Recent forecasts and updates on the USD to FJD exchange rate reveal a complex interplay of factors affecting both currencies. The US dollar (USD) has recently shown resilience, bolstered by stronger-than-expected manufacturing and services PMIs. The current environment remains mixed, influenced by rising US jobless claims and a tentative risk-off mood in the markets. Analysts suggest that Federal Reserve Chair Jerome Powell's upcoming speech could be pivotal; a dovish signal may lead to a weaker USD.
On the other hand, the Fijian dollar (FJD) faces challenges as the International Monetary Fund (IMF) projects a slowdown in Fiji’s economic growth, forecasting GDP growth to dip to 2.6% in 2025. This decline is primarily attributed to a decrease in tourism, with visitor numbers dropping by 5.3% year-on-year. The Reserve Bank of Fiji has kept its overnight policy rate at 0.25%, highlighting stable inflation, but the looming economic uncertainties could dampen confidence in the FJD.
Notably, the USD to FJD exchange rate is currently at 90-day highs near 2.2739, which is just 1.0% above its three-month average of 2.2518. The rate has traded within a stable range of 1.8%, fluctuating from 2.2327 to 2.2739. Market experts suggest that the combination of stagnant economic growth in Fiji and potential shifts in US monetary policy may continue to influence the exchange rate.
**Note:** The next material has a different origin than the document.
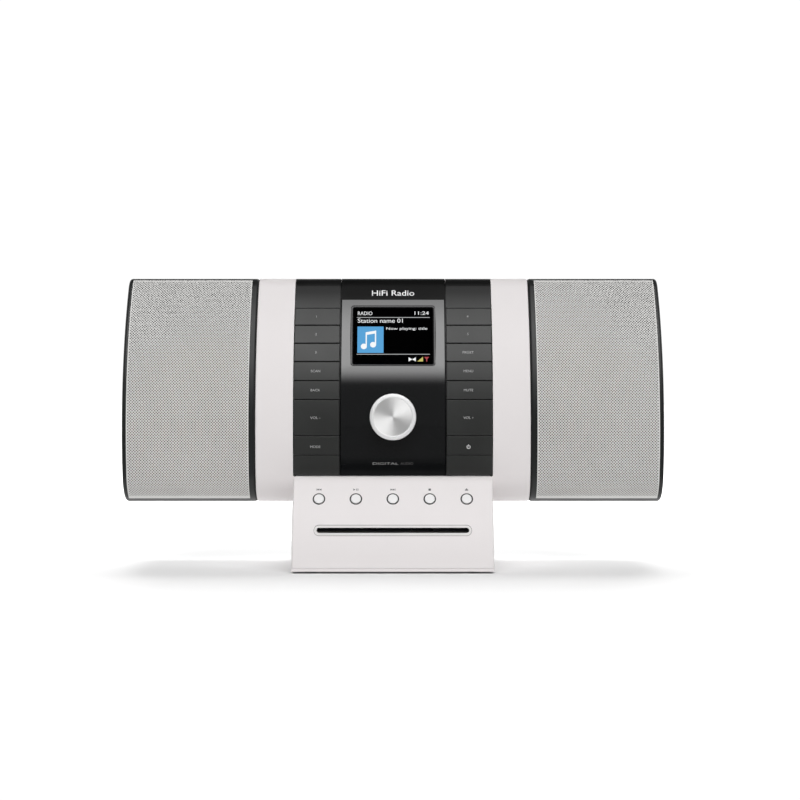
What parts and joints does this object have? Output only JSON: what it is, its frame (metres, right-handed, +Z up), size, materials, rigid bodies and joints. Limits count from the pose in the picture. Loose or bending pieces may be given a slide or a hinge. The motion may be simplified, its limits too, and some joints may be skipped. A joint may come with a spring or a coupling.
{
  "type": "mini hifi system",
  "caption": "Shelf music system: curved centre unit with display, key columns and turning knob on a sloping base with a disc slot, and a grilled speaker on each side.",
  "frame": {"origin": "on the surface the feet stand on, at the middle of the part's width and depth", "axes": "+X to the right seen from the front, +Y towards the back, +Z up; the front with the display faces -Y"},
  "size_m": [0.4636, 0.158, 0.251],
  "materials": {
    "white_plastic": "warm white, semi-gloss",
    "black_fascia": "black, satin",
    "black_key": "black, satin, printed white legends",
    "black_gloss_panel": "black, high gloss",
    "crown_black": "black, satin",
    "display_glass": "clear, glossy",
    "display_module": "dark frame with a lit screen",
    "spun_metal": "spun face, bright bevel",
    "cabinet_black": "black, semi-gloss",
    "grille_silver": "light grey perforated sheet",
    "cone_paper": "dark pressed paper",
    "driver_steel": "dark pressed steel and magnet",
    "rubber": "matt",
    "button_metal": "silver plated plastic",
    "slot_trim": "light grey, semi-gloss",
    "circuit_board": "green board with parts",
    "inner_plastic": "black",
    "sheet_steel": "zinc plated",
    "back_plastic": "dark grey, fine texture",
    "chrome": "polished tube",
    "antenna_knuckle": "black",
    "roller_rubber": "soft roller"
  },
  "bodies": {
    "body": {"center_housing": "white_plastic", "back_panel": "back_plastic", "fascia_frame": "black_fascia", "brand_cap": "crown_black", "display_panel": "black_gloss_panel", "display_window": "display_glass", "display_module": "display_module", "key_carrier": "inner_plastic", "key_switches": "inner_plastic", "encoder_body": "inner_plastic", "main_board": "circuit_board", "rear_sockets": "inner_plastic", "case_screws": "sheet_steel", "base_shell": "white_plastic", "base_plate": "white_plastic", "rubber_feet": "rubber", "slot_bezel": "slot_trim", "button_board": "circuit_board", "cd_chassis": "sheet_steel", "cd_top_guide": "inner_plastic", "cd_motors": "sheet_steel", "cabinet_left": "cabinet_black", "cabinet_right": "cabinet_black", "grille_left": "grille_silver", "grille_right": "grille_silver", "driver_left": "driver_steel", "driver_right": "driver_steel"},
    "key_1": {"key_1": "black_key"},
    "key_2": {"key_2": "black_key"},
    "key_3": {"key_3": "black_key"},
    "key_scan": {"key_scan": "black_key"},
    "key_back": {"key_back": "black_key"},
    "key_volume_down": {"key_volume_down": "black_key"},
    "key_mode": {"key_mode": "black_key"},
    "key_4": {"key_4": "black_key"},
    "key_5": {"key_5": "black_key"},
    "key_preset": {"key_preset": "black_key"},
    "key_menu": {"key_menu": "black_key"},
    "key_mute": {"key_mute": "black_key"},
    "key_volume_up": {"key_volume_up": "black_key"},
    "key_power": {"key_power": "black_key"},
    "button_previous": {"button_previous": "button_metal"},
    "button_play": {"button_play": "button_metal"},
    "button_next": {"button_next": "button_metal"},
    "button_stop": {"button_stop": "button_metal"},
    "button_eject": {"button_eject": "button_metal"},
    "knob_push": {"encoder_plunger": "sheet_steel"},
    "knob": {"tuning_knob": "spun_metal", "encoder_shaft": "sheet_steel"},
    "roller_arm": {"roller_arm": "sheet_steel"},
    "load_roller": {"load_roller": "roller_rubber"},
    "turntable": {"turntable": "inner_plastic"},
    "laser_sled": {"laser_sled": "inner_plastic"},
    "lead_screw": {"lead_screw": "sheet_steel"},
    "antenna_swivel": {"antenna_swivel": "antenna_knuckle"},
    "antenna_rod_1": {"antenna_rod_1": "chrome"},
    "antenna_rod_2": {"antenna_rod_2": "chrome"},
    "antenna_rod_3": {"antenna_rod_3": "chrome"},
    "cone_left": {"cone_left": "cone_paper"},
    "cone_right": {"cone_right": "cone_paper"}
  },
  "joints": [
    {"name": "key_1_press", "type": "slide", "parent": "body", "child": "key_1", "axis": [0, 0.8973, -0.4415], "range_m": [0, 0.0007], "stiffness_N_per_m": 800, "springref_m": -0.0004},
    {"name": "key_2_press", "type": "slide", "parent": "body", "child": "key_2", "axis": [0, 0.9285, -0.3714], "range_m": [0, 0.0007], "stiffness_N_per_m": 800, "springref_m": -0.0004},
    {"name": "key_3_press", "type": "slide", "parent": "body", "child": "key_3", "axis": [0, 0.954, -0.2999], "range_m": [0, 0.0007], "stiffness_N_per_m": 800, "springref_m": -0.0004},
    {"name": "key_scan_press", "type": "slide", "parent": "body", "child": "key_scan", "axis": [0, 0.9739, -0.2271], "range_m": [0, 0.0007], "stiffness_N_per_m": 800, "springref_m": -0.0004},
    {"name": "key_back_press", "type": "slide", "parent": "body", "child": "key_back", "axis": [0, 0.9882, -0.1534], "range_m": [0, 0.0007], "stiffness_N_per_m": 800, "springref_m": -0.0004},
    {"name": "key_volume_down_press", "type": "slide", "parent": "body", "child": "key_volume_down", "axis": [0, 0.9989, -0.0471], "range_m": [0, 0.0007], "stiffness_N_per_m": 800, "springref_m": -0.0004},
    {"name": "key_mode_press", "type": "slide", "parent": "body", "child": "key_mode", "axis": [0, 0.9982, 0.0602], "range_m": [0, 0.0007], "stiffness_N_per_m": 800, "springref_m": -0.0004},
    {"name": "key_4_press", "type": "slide", "parent": "body", "child": "key_4", "axis": [0, 0.8973, -0.4415], "range_m": [0, 0.0007], "stiffness_N_per_m": 800, "springref_m": -0.0004},
    {"name": "key_5_press", "type": "slide", "parent": "body", "child": "key_5", "axis": [0, 0.9285, -0.3714], "range_m": [0, 0.0007], "stiffness_N_per_m": 800, "springref_m": -0.0004},
    {"name": "key_preset_press", "type": "slide", "parent": "body", "child": "key_preset", "axis": [0, 0.954, -0.2999], "range_m": [0, 0.0007], "stiffness_N_per_m": 800, "springref_m": -0.0004},
    {"name": "key_menu_press", "type": "slide", "parent": "body", "child": "key_menu", "axis": [0, 0.9739, -0.2271], "range_m": [0, 0.0007], "stiffness_N_per_m": 800, "springref_m": -0.0004},
    {"name": "key_mute_press", "type": "slide", "parent": "body", "child": "key_mute", "axis": [0, 0.9882, -0.1534], "range_m": [0, 0.0007], "stiffness_N_per_m": 800, "springref_m": -0.0004},
    {"name": "key_volume_up_press", "type": "slide", "parent": "body", "child": "key_volume_up", "axis": [0, 0.9989, -0.0471], "range_m": [0, 0.0007], "stiffness_N_per_m": 800, "springref_m": -0.0004},
    {"name": "key_power_press", "type": "slide", "parent": "body", "child": "key_power", "axis": [0, 0.9982, 0.0602], "range_m": [0, 0.0007], "stiffness_N_per_m": 800, "springref_m": -0.0004},
    {"name": "button_previous_press", "type": "slide", "parent": "body", "child": "button_previous", "axis": [0, 0.8754, -0.4833], "range_m": [0, 0.0008], "stiffness_N_per_m": 600, "springref_m": -0.0004},
    {"name": "button_play_press", "type": "slide", "parent": "body", "child": "button_play", "axis": [0, 0.8754, -0.4833], "range_m": [0, 0.0008], "stiffness_N_per_m": 600, "springref_m": -0.0004},
    {"name": "button_next_press", "type": "slide", "parent": "body", "child": "button_next", "axis": [0, 0.8754, -0.4833], "range_m": [0, 0.0008], "stiffness_N_per_m": 600, "springref_m": -0.0004},
    {"name": "button_stop_press", "type": "slide", "parent": "body", "child": "button_stop", "axis": [0, 0.8754, -0.4833], "range_m": [0, 0.0008], "stiffness_N_per_m": 600, "springref_m": -0.0004},
    {"name": "button_eject_press", "type": "slide", "parent": "body", "child": "button_eject", "axis": [0, 0.8754, -0.4833], "range_m": [0, 0.0008], "stiffness_N_per_m": 600, "springref_m": -0.0004},
    {"name": "knob_press", "type": "slide", "parent": "body", "child": "knob_push", "axis": [0, 0.9988, -0.0489], "range_m": [0, 0.0005], "stiffness_N_per_m": 1500, "springref_m": -0.0004},
    {"name": "knob_turn", "type": "hinge", "parent": "knob_push", "child": "knob", "pos_m": [0, -0.03973, 0.12944], "axis": [0, -0.9988, 0.0489], "continuous": true},
    {"name": "roller_lift", "type": "slide", "parent": "body", "child": "roller_arm", "axis": [0, 0, 1], "range_m": [0, 0.005]},
    {"name": "roller_spin", "type": "hinge", "parent": "roller_arm", "child": "load_roller", "pos_m": [0, -0.052, 0.0272], "axis": [1, 0, 0], "continuous": true},
    {"name": "turntable_spin", "type": "hinge", "parent": "body", "child": "turntable", "pos_m": [0, 0.004, 0.031], "axis": [0, 0, 1], "continuous": true},
    {"name": "sled_slide", "type": "slide", "parent": "body", "child": "laser_sled", "axis": [1, 0, 0], "range_m": [0, 0.03]},
    {"name": "lead_screw_turn", "type": "hinge", "parent": "body", "child": "lead_screw", "pos_m": [0.04, -0.02, 0.024], "axis": [1, 0, 0], "range_deg": [-2, 1802]},
    {"name": "antenna_swing", "type": "hinge", "parent": "body", "child": "antenna_swivel", "pos_m": [0.095, 0.07, 0.238], "axis": [0, 1, 0], "range_deg": [0, 180]},
    {"name": "antenna_tilt", "type": "hinge", "parent": "antenna_swivel", "child": "antenna_rod_1", "pos_m": [0.095, 0.0753, 0.238], "axis": [0, 0, -1], "range_deg": [0, 90]},
    {"name": "antenna_pull_1", "type": "slide", "parent": "antenna_rod_1", "child": "antenna_rod_2", "axis": [-1, 0, 0], "range_m": [0, 0.15]},
    {"name": "antenna_pull_2", "type": "slide", "parent": "antenna_rod_2", "child": "antenna_rod_3", "axis": [-1, 0, 0], "range_m": [0, 0.15]},
    {"name": "cone_left_travel", "type": "slide", "parent": "body", "child": "cone_left", "axis": [0, -1, 0], "range_m": [-0.0015, 0.0015], "stiffness_N_per_m": 2500},
    {"name": "cone_right_travel", "type": "slide", "parent": "body", "child": "cone_right", "axis": [0, -1, 0], "range_m": [-0.0015, 0.0015], "stiffness_N_per_m": 2500}
  ],
  "couplings": [
    {"joint": "lead_screw_turn", "follows": "sled_slide", "rad_per_m": 1047.2}
  ]
}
Collectively, these elements indicate that while the USD might experience fluctuations based on domestic monetary policy signals, the FJD may face pressure due to its weakened economic outlook, particularly in the vital tourism sector. Businesses and individuals engaging in international transactions should keep a close watch on these developments to make informed currency exchange decisions.